Wednesday, September 22, 2010

It's a Do-Over

--by Juliet

I like to think of mistakes quite literally as miss-takes, things gone awry. It implies the possibility of a do-over, something to be learned from, rather than regretted.

I’ve made a whole lot of mistakes, but I have very few regrets. In part, this is because I’m superstitious: I love the current version of my life so much that I fear what it might look like if I’d done even one thing differently.

Like the flapping of a butterfly’s wings triggering a tsunami, or whatever that theory actually says…What would my life be like if I’d gotten up the nerve to teach in Malawi? If I’d stayed in Spain with my Chilean lover? If I hadn’t married my now ex-husband…? These are turning points that make me look back and wonder, from time to time, what an alternate life would have been like. In my best moments I think it would have been a similarly wonderful life, just a different version. In my darkest moments, I feel like I made it this far only by the skin of my teeth....That’s when I thank my lucky stars that things turned out as they did, mistakes and all.
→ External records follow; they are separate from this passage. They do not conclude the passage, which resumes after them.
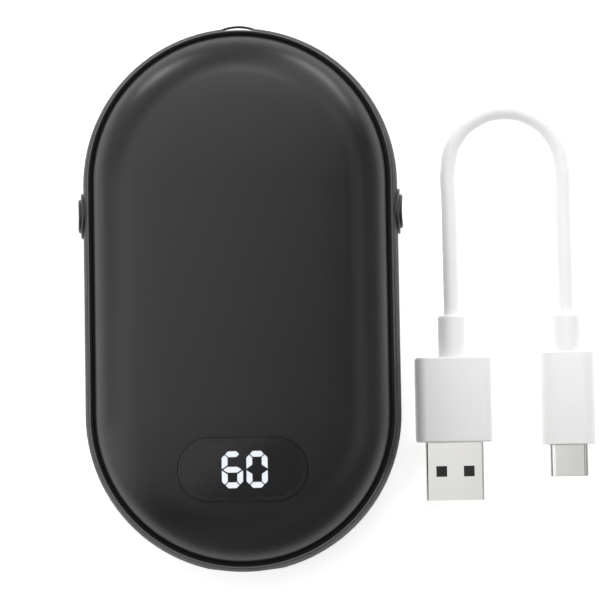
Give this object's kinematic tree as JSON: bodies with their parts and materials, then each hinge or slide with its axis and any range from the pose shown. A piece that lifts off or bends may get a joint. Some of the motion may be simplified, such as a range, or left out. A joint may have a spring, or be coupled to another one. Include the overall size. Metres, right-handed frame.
{
  "type": "rechargeable hand warmer",
  "caption": "Flat rechargeable hand warmer with round ends, a digit display behind a flush window, side push buttons, a lanyard bar, and its short charging cable beside it.",
  "frame": {"origin": "on the surface that the body rests on, under the middle of the body", "axes": "+Z out of the front, +Y along the body towards the lanyard bar, +X to the right as the display is read"},
  "size_m": [0.1065, 0.1117, 0.028],
  "materials": {
    "black_shell": "satin, fine spark-eroded grain",
    "black_frame": "satin",
    "black_trim": "polished",
    "seal_rubber": "matt",
    "smoked_window": "polished",
    "display_black": "matt",
    "lit_white": "lit from behind",
    "unlit_grey": "smooth",
    "tinned_copper": "bright tin",
    "board_green": "solder resist over glass laminate",
    "chip_black": "moulded epoxy",
    "ferrite_grey": "pressed ferrite",
    "nickel_steel": "nickel plated",
    "zinc_steel": "zinc plated",
    "button_black": "satin",
    "plunger_ivory": "satin",
    "polyimide_amber": "smooth film",
    "tray_grey": "satin",
    "cell_foil": "laminated foil",
    "lead_red": "satin",
    "plate_aluminium": "rolled",
    "foam_grey": "open foam",
    "dark_steel": "black oxide",
    "cord_white": "satin",
    "plug_white": "semi-gloss",
    "contact_gold": "gold flash"
  },
  "bodies": {
    "warmer": {"front_cover": "black_shell", "back_cover": "black_shell", "mid_frame": "black_frame", "front_trim_ring": "black_trim", "back_trim_ring": "black_trim", "front_seal": "seal_rubber", "back_seal": "seal_rubber", "display_window": "smoked_window", "display_gasket": "seal_rubber", "display_module": "display_black", "lit_segments": "lit_white", "unlit_segments": "unlit_grey", "display_pins": "tinned_copper", "circuit_board": "board_green", "board_screws": "zinc_steel", "control_chip": "chip_black", "power_inductor": "ferrite_grey", "usb_c_socket_shell": "nickel_steel", "usb_c_socket_tongue": "chip_black", "port_bezel": "black_frame", "left_button_ring": "button_black", "right_button_ring": "button_black", "left_switch": "nickel_steel", "right_switch": "nickel_steel", "left_switch_board": "board_green", "right_switch_board": "board_green", "left_flat_cable": "polyimide_amber", "right_flat_cable": "polyimide_amber", "battery_tray": "tray_grey", "front_battery_cell": "cell_foil", "back_battery_cell": "cell_foil", "protection_board": "board_green", "battery_leads": "lead_red", "thermistor": "chip_black", "front_heat_spreader": "plate_aluminium", "back_heat_spreader": "plate_aluminium", "front_heater_film": "polyimide_amber", "back_heater_film": "polyimide_amber", "front_foam_pad": "foam_grey", "back_foam_pad": "foam_grey", "case_screws": "zinc_steel", "lanyard_bar": "dark_steel"},
    "left_button": {"left_button_cap": "button_black", "left_switch_plunger": "plunger_ivory"},
    "right_button": {"right_button_cap": "button_black", "right_switch_plunger": "plunger_ivory"},
    "cable": {"charging_cable": "cord_white", "usb_a_overmould": "plug_white", "usb_a_strain_relief": "cord_white", "usb_a_shell": "nickel_steel", "usb_a_tongue": "chip_black", "usb_a_contacts": "contact_gold", "usb_c_overmould": "plug_white", "usb_c_strain_relief": "cord_white", "usb_c_shell": "nickel_steel"}
  },
  "joints": [
    {"name": "left_button_press", "type": "slide", "parent": "warmer", "child": "left_button", "axis": [1, 0, 0], "range_m": [0, 0.0005], "stiffness_N_per_m": 3000, "springref_m": -0.0002},
    {"name": "right_button_press", "type": "slide", "parent": "warmer", "child": "right_button", "axis": [-1, 0, 0], "range_m": [0, 0.0005], "stiffness_N_per_m": 3000, "springref_m": -0.0002},
    {"name": "cable_lift", "type": "slide", "parent": "warmer", "child": "cable", "axis": [0, 0, 1], "range_m": [0, 0.04]}
  ]
}
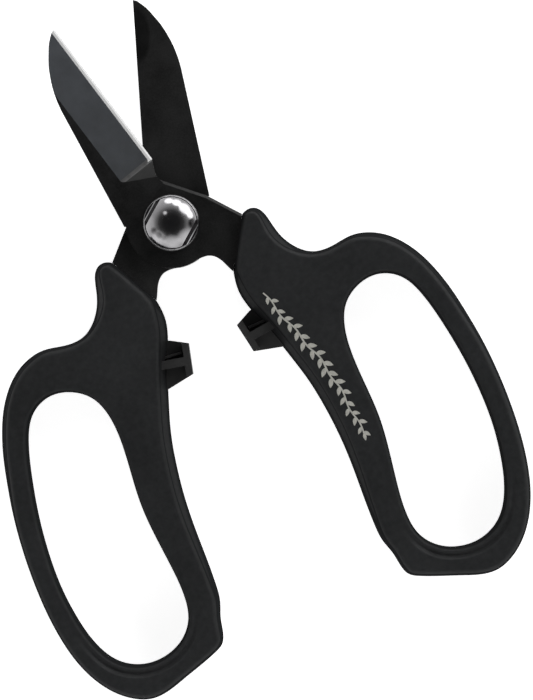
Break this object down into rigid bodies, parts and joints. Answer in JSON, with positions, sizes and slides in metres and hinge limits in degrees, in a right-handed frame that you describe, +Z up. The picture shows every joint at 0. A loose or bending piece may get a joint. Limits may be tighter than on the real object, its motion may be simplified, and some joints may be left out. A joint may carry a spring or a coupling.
{
  "type": "floral snips",
  "caption": "Bypass floral snips with slim bevelled blades on a domed pivot bolt, large soft-grip finger loops and ribbed stop bosses, shown open.",
  "frame": {"origin": "on the pivot axis, in the plane the snips lie on: the bolt's end face, level with both handles' undersides", "axes": "+Y from the pivot to the blade tips midway between the open blades, +Z up along the pivot axis out of the bolt head, +X to the right, towards the handle of the upper blade"},
  "size_m": [0.1322, 0.1718, 0.0131],
  "materials": {
    "coated_steel": "satin black non-stick coating on steel",
    "hard_plastic": "moulded, satin",
    "soft_grip": "soft-touch matt",
    "bolt_chrome": "bright plated",
    "zinc_steel": "zinc plated"
  },
  "bodies": {
    "lower_half": {"lower_blade": "coated_steel", "left_core": "hard_plastic", "left_grip": "soft_grip", "pivot_bolt": "bolt_chrome", "flat_washer": "zinc_steel", "disc_spring": "zinc_steel", "lock_nut": "zinc_steel"},
    "upper_half": {"upper_blade": "coated_steel", "right_core": "hard_plastic", "right_grip": "soft_grip"}
  },
  "joints": [
    {"name": "blade_pivot", "type": "hinge", "parent": "lower_half", "child": "upper_half", "pos_m": [0, 0, 0.0065], "axis": [0, 0, 1], "range_deg": [-24.3, 55]}
  ]
}
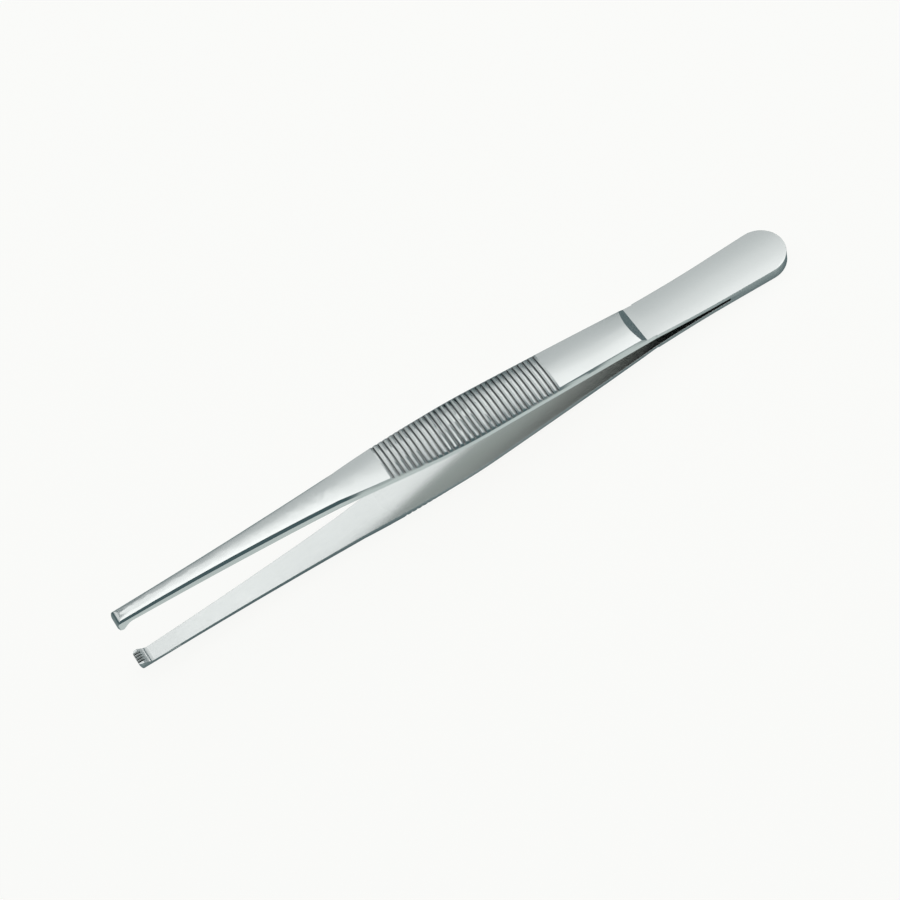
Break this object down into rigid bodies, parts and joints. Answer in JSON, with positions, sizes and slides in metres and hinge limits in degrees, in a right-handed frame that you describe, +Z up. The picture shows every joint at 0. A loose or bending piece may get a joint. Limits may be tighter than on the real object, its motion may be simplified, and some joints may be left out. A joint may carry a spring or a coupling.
{
  "type": "thumb forceps",
  "caption": "Slim sprung forceps with ribbed finger grips, a flat rounded head and turned-in toothed tips, lying on one blade.",
  "frame": {"origin": "middle of the outline's box, on the surface that the forceps lies on", "axes": "+X along the length, from the toothed tips to the rounded butt; +Y across the blades; +Z up, away from the surface, the way the upper blade opens"},
  "size_m": [0.1452, 0.0104, 0.0209],
  "materials": {
    "blade_steel": "satin, ground along the length",
    "spacer_steel": "satin, ground flush with the blades"
  },
  "bodies": {
    "root": {"upper_blade": "blade_steel", "lower_blade": "blade_steel", "butt_spacer": "spacer_steel"}
  },
  "joints": []
}
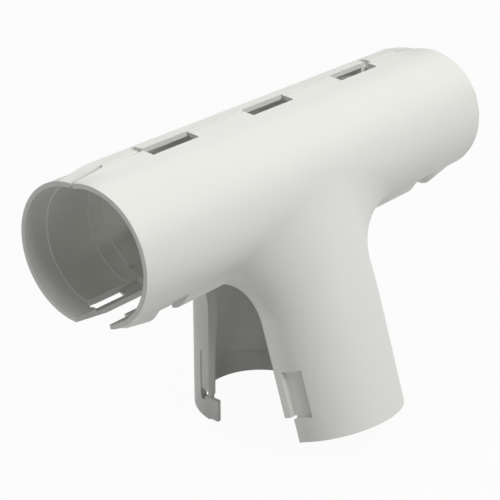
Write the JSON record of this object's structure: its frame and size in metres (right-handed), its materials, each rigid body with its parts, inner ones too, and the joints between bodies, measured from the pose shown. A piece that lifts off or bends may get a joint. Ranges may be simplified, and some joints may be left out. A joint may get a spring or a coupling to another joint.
{
  "type": "conduit tee",
  "caption": "Hinged conduit tee that opens in half shells round a run and a branch, with stepped sockets, catch tongues and windows along the hinge.",
  "frame": {"origin": "where the axis of the run meets the axis of the branch, on the parting plane of the rear shell", "axes": "+X along the run, +Y from the front shell to the rear shell, +Z from the branch to the hinge ridge, so the branch points down"},
  "size_m": [0.1388, 0.0629, 0.0874],
  "materials": {
    "shell": "satin"
  },
  "bodies": {
    "rear": {"rear_shell": "shell"},
    "front": {"front_shell": "shell"}
  },
  "joints": [
    {"name": "shell_hinge", "type": "hinge", "parent": "rear", "child": "front", "pos_m": [0, 0, 0.0188], "axis": [-1, 0, 0], "range_deg": [-17.7, 57.3]}
  ]
}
One of the hardest things for me as a parent was (and continues to be) letting my son make his own mistakes. We want our loved ones to learn from our experiences--and certainly our mistakes-- but everyone has to make their own errors to really learn from them, deep down.

I love watching a small child trying to master a new skill. They might get frustrated, even cry, but in general they’ll circle back around, trying again and again, and repeating mistakes until they finally get it right. Infants trying to walk --responding to the unique human imperative to pull themselves up and walk on their hind feet-- won’t stop just because they screw up the first hundred times. You might hold their pudgy little hands in yours, but they’re the ones who have to do the hard work and fall on their butts repeatedly, striving for bipedal balance. Eventually they’ll get it on their own – and when they do, their confidence soars, and they beam with pride and wonder.

Our mistakes teach us things. And not just mechanical things like walking, or reading, or riding a bike, but big things. Really big things.

It is, at least in part, by making stupid, thoughtless, even cruel mistakes that we learn compassion for others. Those cringe-worthy mistakes we’ve all committed can help us understand when we witness another person acting their meanest, lowest self. Our mistakes teach us how to ask forgiveness, and to forgive others. How to break hearts, and survive a broken heart.

In fiction, of course, mistakes, shame, regrets, and the possibility of redemption… these are all great grist for the writing mill. And as they say, all writing is, to some extent, autobiography: I know a lot of authors who write about something they’d wish they’d done differently in life. They allow their characters to do it again, take another crack at it, change things, and have different results. It’s a cathartic, fictional, do-over.

A new take on that old miss-take.


This picture has nothing to do with this essay, but it's my niece Erendira Ibarra with her first magazine cover. Cool, huh? I'm very proud ;-)

5 comments:

Sophie Littlefield said...

great post. I have been learning that lesson over and over and it's not quite sticking yet, the let-people-make-their-own-mistakes lesson. I always remember a therapist telling me I should do other people the *honor* of believing they can solve their own problems. Thanks for the reminder.

your niece is almost as pretty as you!

Gigi Pandian said...

I'm with you -- I can't imagine having done anything differently, regardless of how badly I screwed up at the time, because then I wouldn't have ended up where I am now!

Rachael Herron said...

I love that take, about watching a baby walk. Why don't I give myself permission to "not know" things when I don't? Thanks for the reminder.

And Erendira! GORGEOUS!

A. J. Larrieu said...

Great post! One of the things I love about writing is that nothing in my life feels wasted. All those mistakes and wrong turns are, as you put it so well, grist for the writing mill. It makes remembering my screw-ups less painful.

And CONGRATS to your niece. She's absolutely lovely!

Juliet Blackwell said...

Thanks for the nice niece comments! I'll pass 'em on ;-)
Yes, we do all need to give ourselves permission to screw up...and then to write about the screw-ups!